# [Exercise aim]
Records follow. Copy every line with "frame".

Stored dataset items:
— begin —

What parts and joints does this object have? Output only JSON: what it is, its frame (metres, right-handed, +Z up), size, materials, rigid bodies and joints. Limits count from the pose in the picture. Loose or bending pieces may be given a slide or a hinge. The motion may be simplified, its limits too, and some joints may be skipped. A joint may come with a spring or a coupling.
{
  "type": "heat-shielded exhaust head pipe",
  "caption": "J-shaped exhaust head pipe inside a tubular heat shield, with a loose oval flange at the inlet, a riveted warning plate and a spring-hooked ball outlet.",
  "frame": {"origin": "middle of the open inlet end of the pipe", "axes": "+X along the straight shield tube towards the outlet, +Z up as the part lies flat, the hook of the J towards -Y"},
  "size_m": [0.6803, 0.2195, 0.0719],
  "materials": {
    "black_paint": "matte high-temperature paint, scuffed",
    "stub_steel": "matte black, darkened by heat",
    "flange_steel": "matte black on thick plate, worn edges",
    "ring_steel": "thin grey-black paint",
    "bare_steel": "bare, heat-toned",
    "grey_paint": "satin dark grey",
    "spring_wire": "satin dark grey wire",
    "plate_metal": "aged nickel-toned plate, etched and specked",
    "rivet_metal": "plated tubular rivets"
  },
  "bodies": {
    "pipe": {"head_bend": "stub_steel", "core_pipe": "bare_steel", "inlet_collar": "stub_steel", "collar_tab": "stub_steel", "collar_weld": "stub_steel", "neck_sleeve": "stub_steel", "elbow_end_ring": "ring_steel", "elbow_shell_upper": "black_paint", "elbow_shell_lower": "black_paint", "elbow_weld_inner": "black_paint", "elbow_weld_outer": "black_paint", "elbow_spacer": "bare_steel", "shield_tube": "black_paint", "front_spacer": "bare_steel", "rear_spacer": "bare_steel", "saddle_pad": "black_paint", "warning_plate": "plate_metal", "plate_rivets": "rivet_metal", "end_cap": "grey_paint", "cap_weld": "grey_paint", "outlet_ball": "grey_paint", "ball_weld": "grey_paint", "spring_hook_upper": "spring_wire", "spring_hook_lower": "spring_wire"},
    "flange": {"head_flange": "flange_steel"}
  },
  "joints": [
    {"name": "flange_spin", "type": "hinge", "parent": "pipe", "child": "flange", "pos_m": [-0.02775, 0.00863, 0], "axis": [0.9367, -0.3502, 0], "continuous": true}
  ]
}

— end —
— begin —

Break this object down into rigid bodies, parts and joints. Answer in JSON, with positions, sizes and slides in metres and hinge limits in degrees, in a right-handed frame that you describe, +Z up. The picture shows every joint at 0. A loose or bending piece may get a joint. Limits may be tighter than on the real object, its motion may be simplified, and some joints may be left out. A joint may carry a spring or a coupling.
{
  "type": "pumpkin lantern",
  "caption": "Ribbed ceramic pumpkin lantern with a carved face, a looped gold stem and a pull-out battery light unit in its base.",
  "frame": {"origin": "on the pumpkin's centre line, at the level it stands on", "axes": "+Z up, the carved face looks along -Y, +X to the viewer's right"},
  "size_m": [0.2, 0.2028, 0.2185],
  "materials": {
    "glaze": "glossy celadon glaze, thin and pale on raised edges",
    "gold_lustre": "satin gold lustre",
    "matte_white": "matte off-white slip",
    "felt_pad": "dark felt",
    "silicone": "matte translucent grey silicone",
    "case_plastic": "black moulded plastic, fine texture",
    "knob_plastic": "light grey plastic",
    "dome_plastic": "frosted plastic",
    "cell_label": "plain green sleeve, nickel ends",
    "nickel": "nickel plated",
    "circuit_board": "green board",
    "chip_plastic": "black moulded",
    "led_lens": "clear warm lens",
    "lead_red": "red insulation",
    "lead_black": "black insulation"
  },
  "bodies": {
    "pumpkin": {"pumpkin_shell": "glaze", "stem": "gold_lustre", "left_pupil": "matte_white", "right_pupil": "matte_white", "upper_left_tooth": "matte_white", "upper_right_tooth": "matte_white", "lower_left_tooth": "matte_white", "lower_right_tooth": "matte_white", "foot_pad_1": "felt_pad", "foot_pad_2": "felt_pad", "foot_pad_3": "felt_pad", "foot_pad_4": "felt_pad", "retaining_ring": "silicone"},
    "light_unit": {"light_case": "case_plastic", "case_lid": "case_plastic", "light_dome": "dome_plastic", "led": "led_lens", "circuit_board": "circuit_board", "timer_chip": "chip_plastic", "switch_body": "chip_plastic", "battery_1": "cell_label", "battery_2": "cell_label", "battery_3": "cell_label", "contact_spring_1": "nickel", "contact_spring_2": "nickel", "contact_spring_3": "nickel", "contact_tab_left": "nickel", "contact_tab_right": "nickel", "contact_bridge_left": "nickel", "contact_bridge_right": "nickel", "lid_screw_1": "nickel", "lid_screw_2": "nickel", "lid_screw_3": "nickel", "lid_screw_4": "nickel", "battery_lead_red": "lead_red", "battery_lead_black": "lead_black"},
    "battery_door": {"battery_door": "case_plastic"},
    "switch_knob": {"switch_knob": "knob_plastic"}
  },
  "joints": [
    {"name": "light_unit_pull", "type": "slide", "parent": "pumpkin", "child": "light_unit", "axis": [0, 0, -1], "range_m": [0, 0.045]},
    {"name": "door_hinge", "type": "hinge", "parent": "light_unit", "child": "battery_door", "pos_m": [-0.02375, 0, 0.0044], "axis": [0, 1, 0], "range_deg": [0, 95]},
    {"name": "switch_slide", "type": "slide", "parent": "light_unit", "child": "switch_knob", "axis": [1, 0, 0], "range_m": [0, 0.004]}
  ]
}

— end —

# [Correct result]
What parts and joints does this object have? Output only JSON: what it is, its frame (metres, right-handed, +Z up), size, materials, rigid bodies and joints. Limits count from the pose in the picture. Loose or bending pieces may be given a slide or a hinge. The motion may be simplified, its limits too, and some joints may be skipped. A joint may come with a spring or a coupling.
  "frame": {"origin": "middle of the open inlet end of the pipe", "axes": "+X along the straight shield tube towards the outlet, +Z up as the part lies flat, the hook of the J towards -Y"},
Break this object down into rigid bodies, parts and joints. Answer in JSON, with positions, sizes and slides in metres and hinge limits in degrees, in a right-handed frame that you describe, +Z up. The picture shows every joint at 0. A loose or bending piece may get a joint. Limits may be tighter than on the real object, its motion may be simplified, and some joints may be left out. A joint may carry a spring or a coupling.
  "frame": {"origin": "on the pumpkin's centre line, at the level it stands on", "axes": "+Z up, the carved face looks along -Y, +X to the viewer's right"},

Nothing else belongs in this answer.